Она обернулась, вскинула бровь, выдернула изо рта сигарету.
– Спасибо. Я сняла их с трупа в переулке. – Улыбки не последовало, но он засмеялся. Девушка покачала головой: – Мой голос – мое проклятье. Никто не принимает тебя всерьез, если ты мяучишь фальцетом, как Минни Маус или Миа Фэрроу. Слишком много «м», правда? – Она обхлопала себя по бокам, достала откуда‑то коробок, зажгла сигарету и не глядя бросила спичку через плечо.
Незнакомка была чудо как хороша! Миндалевидные, густо подведенные глаза – что за цвет? карий? – копна волос и яркие туфельки, а еще перчатки из бледной кожи, вроде тех, что надевали в тридцатые годы дамы, садясь за руль. Каково это, когда твой член ласкает рука в лайковой перчатке?
– Зато всегда есть отговорка на случай, если придется сказать что‑то ужасное, – заметил он.
Незнакомка внимательно слушала, но ни секунды не сидела спокойно. Взгляд бродил – по нему и мимо него; она осмотрела каждый угол, не пропустив ни единого слова.
– А если мне это не нужно? Вдруг я захочу кому‑то сказать, что собираюсь его убить, – так, чтобы мне поверили?
Их взгляды встретились. Она увидела его замешательство и широко улыбнулась.

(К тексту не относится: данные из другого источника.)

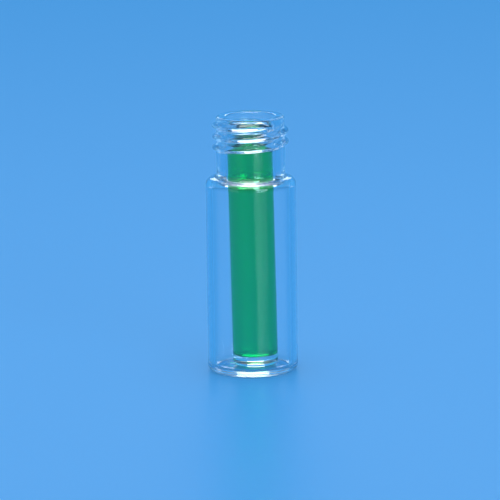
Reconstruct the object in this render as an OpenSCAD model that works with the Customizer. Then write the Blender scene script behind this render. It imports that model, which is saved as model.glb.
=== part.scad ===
// A screw-neck glass sample vial that holds a flat-bottomed glass insert,
// which is filled with liquid sample almost to its rim.
// Origin: on the axis of the vial, at the level that it stands on. +Z is up. Millimetres.

/* [Vial body] */
// Height of the vial from the bench to its rim
vial_h = 32.8; // [28:0.1:45]
// Outside diameter of the body
body_d = 11.5; // [10.5:0.1:16]
// Thickness of the body wall
wall = 0.8; // [0.5:0.05:1.2]
// Height of the floor inside the vial above the bench
floor_t = 0.7; // [0.6:0.1:2]
// Radius of the outer edge of the base
heel_r = 0.85; // [0.2:0.05:1]
// Radius between the inside wall and the floor
inside_heel_r = 0.6; // [0.3:0.1:1.5]
// Depth of the hollow pressed into the underside
punt_depth = 0.25; // [0.1:0.05:0.4]
// Width of the flat ring that the vial stands on
stand_w = 1.0; // [0.6:0.1:1.5]

/* [Shoulder and neck] */
// Length of the neck from its foot to the rim
neck_l = 7.2; // [6.3:0.1:9]
// Outside diameter of the neck between the screw ridges
neck_d = 8.7; // [8.3:0.1:9.2]
// Radius of the outside of the shoulder where it leaves the body
shoulder_r = 1.0; // [0.6:0.1:1.4]
// Radius of the hollow between the shoulder and the neck
neck_foot_r = 0.6; // [0.5:0.05:1.3]
// Radius of the inside of the shoulder where it leaves the wall
inside_shoulder_r = 0.6; // [0.3:0.1:0.8]
// Radius where the inside of the shoulder turns up into the bore
throat_r = 1.2; // [0.6:0.1:1.4]
// Radius of the outer edge of the rim
rim_r = 0.25; // [0.2:0.05:0.6]
// Radius of the inner edge of the rim
mouth_r = 0.3; // [0.2:0.05:0.5]

/* [Screw ridge] */
// Diameter over the crests of the screw ridge
ridge_d = 9.72; // [9.4:0.02:10.4]
// Rise of the ridge in one turn
ridge_pitch = 1.4; // [1.25:0.01:1.5]
// Turns from where the ridge starts to where it ends
ridge_turns = 2.7; // [2:0.05:3]
// Width of the ridge across its foot
ridge_w = 1.38; // [1.1:0.02:1.5]
// Depth below the rim at which the crest of the ridge starts
ridge_drop = 0.64; // [0.4:0.02:1]
// Direction in which the ridge starts, anticlockwise from +X
ridge_start = -45; // [-180:5:180]
// Angle over which the ridge rises from the neck at its upper end
ridge_run_in = 60; // [30:5:120]
// Angle over which the ridge sinks into the neck at its lower end
ridge_run_out = 100; // [30:5:120]

/* [Insert] */
// Outside diameter of the insert, which the bore of the neck follows
insert_d = 5.74; // [5.2:0.02:6.24]
// Play between the insert and the bore of the neck, across both
insert_play = 0.36; // [0.35:0.01:1]
// Thickness of the insert's wall
insert_wall = 0.5; // [0.35:0.05:0.8]
// Depth of the insert's rim below the vial's rim
insert_drop = 1.0; // [0.2:0.1:2]
// Thickness of the insert's floor
insert_floor_t = 1.35; // [0.8:0.05:2]
// Radius of the outer edge of the insert's foot
insert_foot_r = 0.7; // [0.3:0.05:0.9]
// Radius between the insert's bore and its floor
well_r = 0.5; // [0.3:0.1:1.2]
// Distance of the insert's foot from the axis of the vial, to the +X side
insert_shift = 0.34; // [0:0.02:0.8]
// Gap left at the rim, where the insert leans on the neck
lean_gap = 0.04; // [0.02:0.01:0.1]

/* [Sample] */
// Depth of the sample's edge below the rim of the insert
sample_drop = 2.8; // [1.6:0.1:20]
// Height that the sample creeps up the glass at its edge
meniscus = 0.6; // [0.3:0.05:1]

/* [Hidden] */

glass_colour = [0.80, 0.90, 0.98, 0.35];
sample_colour = [0.02, 0.56, 0.42, 0.85];

round_fn = 96;                  // facets of a previewed circle
ridge_step = 7.5;               // degrees between two sections of the ridge
ridge_sides = 8;                // straight sides across the crest of the ridge
ridge_bury = 0.12;              // depth of the ridge's foot inside the neck
lap = 0.01;                     // overlap of the areas that make one section

body_r = body_d / 2;
inside_r = body_r - wall;
neck_r = neck_d / 2;
bore_d = insert_d + insert_play;
bore_r = bore_d / 2;
neck_z = vial_h - neck_l;
stand_r = body_r - heel_r - stand_w;

insert_r = insert_d / 2;
insert_bore_r = insert_r - insert_wall;
insert_h = vial_h - insert_drop - floor_t;
insert_flat_r = insert_r - insert_foot_r;

// The insert stands shifted to +X and its rim leans to -X, until it all but meets the bore
lean_reach = insert_shift + insert_play / 2 - lean_gap;
lean = asin(lean_reach / insert_h);
lean_lift = insert_flat_r * sin(lean) + insert_foot_r * (1 - cos(lean));

// Height over which a wide part closes in to a narrow one by a rounding and a hollow
function step_rise(wide_r, narrow_r, round_r, hollow_r) =
    let (radii = round_r + hollow_r, over = min(0, wide_r - narrow_r - radii))
    sqrt(radii * radii - over * over);

// Half section of a solid bottle form, from its bottom at z = 0 up to top_z:
// a wide part with a rounded heel, which closes in to a narrow part at foot_z
module bottle_section(wide_r, narrow_r, edge_r, foot_z, top_z, round_r, hollow_r) {
    round_z = foot_z - step_rise(wide_r, narrow_r, round_r, hollow_r);
    round_c = [wide_r - round_r, round_z];
    hollow_c = [narrow_r + hollow_r, foot_z];
    ledge = [[round_c.x, round_z + round_r], [hollow_c.x, foot_z - hollow_r]];
    has_ledge = ledge[0].x > ledge[1].x;

    square([wide_r - edge_r, edge_r + lap]);
    translate([wide_r - edge_r, edge_r]) circle(edge_r);
    translate([0, edge_r]) square([wide_r, round_z - edge_r]);
    translate(round_c) circle(round_r);
    difference() {
        polygon([
            [0, round_z - lap],
            [round_c.x, round_z - lap],
            round_c,
            each has_ledge ? ledge : [],
            hollow_c,
            [narrow_r, foot_z],
            [narrow_r, foot_z + lap],
            [0, foot_z + lap]
        ]);
        translate(hollow_c) circle(hollow_r);
    }
    translate([0, foot_z]) square([narrow_r, top_z - foot_z]);
}

// Half section of the glass that the rounded rim takes off the square end of the neck
module rim_waste() {
    difference() {
        translate([neck_r - rim_r, vial_h - rim_r]) square(rim_r + lap);
        translate([neck_r - rim_r, vial_h - rim_r]) circle(rim_r);
    }
    difference() {
        translate([bore_r - lap, vial_h - mouth_r]) square([mouth_r + lap, mouth_r + lap]);
        translate([bore_r + mouth_r, vial_h - mouth_r]) circle(mouth_r);
    }
}

module glass_body() {
    punt_r = (stand_r * stand_r + punt_depth * punt_depth) / (2 * punt_depth);
    rotate_extrude($fn = round_fn) difference() {
        bottle_section(body_r, neck_r, heel_r, neck_z, vial_h, shoulder_r, neck_foot_r);
        translate([0, floor_t]) bottle_section(
            inside_r, bore_r, inside_heel_r, neck_z - floor_t,
            vial_h - floor_t + lap, inside_shoulder_r, throat_r
        );
        rim_waste();
        translate([0, punt_depth - punt_r]) circle(punt_r, $fn = 8 * round_fn);
    }
}

// Share of its full height that the ridge has at an angle along it
function ridge_growth(turned, whole) =
    let (from_end = min(turned / ridge_run_in, (whole - turned) / ridge_run_out, 1))
    pow(sin(90 * from_end), 2);

// Highest level of the ridge's buried foot at which the rounded rim still covers it
foot_top_z = vial_h - rim_r + sqrt(pow(rim_r, 2) - pow(rim_r - ridge_bury, 2)) - lap;

// One section of the ridge, as [radius, height] points: a wave with its crest at crest_z.
// Close under the rim its upper flank has less room, and is steeper.
function ridge_section(crest_z, growth) =
    let (
        foot_r = neck_r - ridge_bury,
        rise = (ridge_d / 2 - foot_r) * growth,
        below = ridge_w / 2,
        above = min(below, foot_top_z - crest_z)
    )
    [
        [foot_r - ridge_bury, crest_z - below],
        for (i = [0 : ridge_sides])
            let (share = 2 * i / ridge_sides - 1)
            [
                foot_r + rise * (1 + cos(180 * share)) / 2,
                crest_z + share * (share < 0 ? below : above)
            ],
        [foot_r - ridge_bury, crest_z + above]
    ];

// A right-handed ridge that winds down the neck from its start under the rim
module screw_ridge() {
    whole = 360 * ridge_turns;
    steps = ceil(whole / ridge_step);
    count = ridge_sides + 3;
    points = [
        for (s = [0 : steps])
            let (
                turned = whole * s / steps,
                a = ridge_start - turned,
                crest_z = vial_h - ridge_drop - ridge_pitch * turned / 360
            )
            for (p = ridge_section(crest_z, ridge_growth(turned, whole)))
                [p[0] * cos(a), p[0] * sin(a), p[1]]
    ];
    sides = [
        for (s = [0 : steps - 1], i = [0 : count - 1])
            let (
                j = (i + 1) % count,
                here = s * count,
                next = here + count
            )
            each [[here + i, next + i, here + j], [here + j, next + i, next + j]]
    ];
    first = [for (i = [0 : count - 1]) i];
    last = [for (i = [count - 1 : -1 : 0]) steps * count + i];
    polyhedron(points, [first, each sides, last], convexity = 8);
}

module vial() {
    color(glass_colour) union() {
        glass_body();
        screw_ridge();
    }
}

// Stands what is drawn upright on the axis where the leaning insert stands
module on_the_lean() {
    translate([insert_shift, 0, floor_t + lean_lift]) rotate([0, -lean, 0]) children();
}

// Half section of a round-ended rod with a flat foot
module rod_section(r, edge_r, length) {
    square([r - edge_r, edge_r + lap]);
    translate([r - edge_r, edge_r]) circle(edge_r);
    translate([0, edge_r]) square([r, length - edge_r]);
}

module insert() {
    edge_r = insert_wall / 2;
    color(glass_colour) on_the_lean() rotate_extrude($fn = round_fn) {
        difference() {
            rod_section(insert_r, insert_foot_r, insert_h - edge_r);
            translate([0, insert_floor_t]) rod_section(insert_bore_r, well_r, insert_h);
        }
        translate([insert_bore_r + edge_r, insert_h - edge_r]) circle(edge_r);
    }
}

// The sample fills the insert's bore. Its surface is level, and curls up to the glass
module sample() {
    edge_l = insert_h - sample_drop;
    curl_r = (insert_bore_r * insert_bore_r + meniscus * meniscus) / (2 * meniscus);
    edge_z = floor_t + lean_lift + edge_l * cos(lean);
    edge_x = insert_shift - edge_l * sin(lean);
    color(sample_colour) difference() {
        on_the_lean() translate([0, 0, insert_floor_t]) rotate_extrude($fn = round_fn)
            rod_section(insert_bore_r, well_r, edge_l - insert_floor_t + meniscus);
        translate([edge_x, 0, edge_z - meniscus + curl_r]) sphere(curl_r, $fn = round_fn);
    }
}

vial();
insert();
sample();
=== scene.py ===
"""A screw-neck sample vial of clear glass, open, with a glass insert full of green sample.

Sizes are in millimetres until a mesh is made; Blender is in metres.
"""

import math

import bpy
import numpy as np
from mathutils import Matrix, Vector


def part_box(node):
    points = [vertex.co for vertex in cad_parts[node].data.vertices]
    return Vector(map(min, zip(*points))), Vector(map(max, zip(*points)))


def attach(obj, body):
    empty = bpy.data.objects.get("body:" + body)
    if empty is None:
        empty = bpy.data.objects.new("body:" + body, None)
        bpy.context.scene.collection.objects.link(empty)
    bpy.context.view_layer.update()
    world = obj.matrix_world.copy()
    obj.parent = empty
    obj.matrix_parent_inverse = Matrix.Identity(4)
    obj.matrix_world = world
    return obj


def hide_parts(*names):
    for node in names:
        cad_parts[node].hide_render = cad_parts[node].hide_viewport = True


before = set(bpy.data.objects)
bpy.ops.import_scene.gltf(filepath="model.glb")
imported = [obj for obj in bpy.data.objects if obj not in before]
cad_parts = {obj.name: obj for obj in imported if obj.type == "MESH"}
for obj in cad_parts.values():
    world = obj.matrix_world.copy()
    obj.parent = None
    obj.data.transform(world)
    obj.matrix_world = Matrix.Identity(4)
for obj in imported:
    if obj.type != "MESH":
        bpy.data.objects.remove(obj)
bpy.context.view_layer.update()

MM = 0.001

# ---------------------------------------------------------------- driving sizes

VIAL_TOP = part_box("vial")[1] / MM
VIAL_H = VIAL_TOP.z
BODY_R = VIAL_TOP.x
WALL = 0.8
FLOOR_T = 0.7
HEEL_R = 0.85
INSIDE_HEEL_R = 0.6
PUNT_DEPTH = 0.25
STAND_W = 1.0

NECK_L = 7.2
NECK_R = 4.35
BORE_R = 3.05
SHOULDER_R = 1.0
NECK_FOOT_R = 0.6
INSIDE_SHOULDER_R = 0.6
THROAT_R = 1.2
RIM_R = 0.25
MOUTH_R = 0.3

RIDGE_R = 4.86
RIDGE_PITCH = 1.4
RIDGE_TURNS = 2.7
RIDGE_W = 1.38
RIDGE_DROP = 0.64
RIDGE_START = -45.0     # degrees anticlockwise from +X
RIDGE_RUN_IN = 60.0     # degrees over which it rises from the neck
RIDGE_RUN_OUT = 100.0   # degrees over which it sinks back
RIDGE_BURY = 0.12
RIDGE_BLEND = 0.1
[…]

– Поступки громче слов, – улыбнулся он в ответ.
Девушка рассмеялась.
– Кстати, как называется эта дыра? «Лось», «Олень» или что‑нибудь такое же рогатое? Мы будто попали на съемочную площадку, – перешла она на доверительный шепот. – Слишком все правильно. Не просто бармен, а стандартный Бармен, протирающий стаканы. Позади, в углу – Первый и Второй бильярдисты. В кабинке – кто бы это мог быть… Алкоголик и Пьянчужка?
– Думаю, в титрах их назвали бы Завсегдатаями.
– Какой добренький! – Она повернулась к нему. – Нет, правда, просвети меня. Это дядя Ларри и тетя Шейла? Что ты здесь делаешь, зашел поиграть в бильярд?
Он пожал плечами.
– Просто следил за тобой.
Наконец‑то она замерла. Зрачки на долю секунды стянулись в две точки, затем снова расслабились. Острый маленький подбородок уткнулся в ладонь.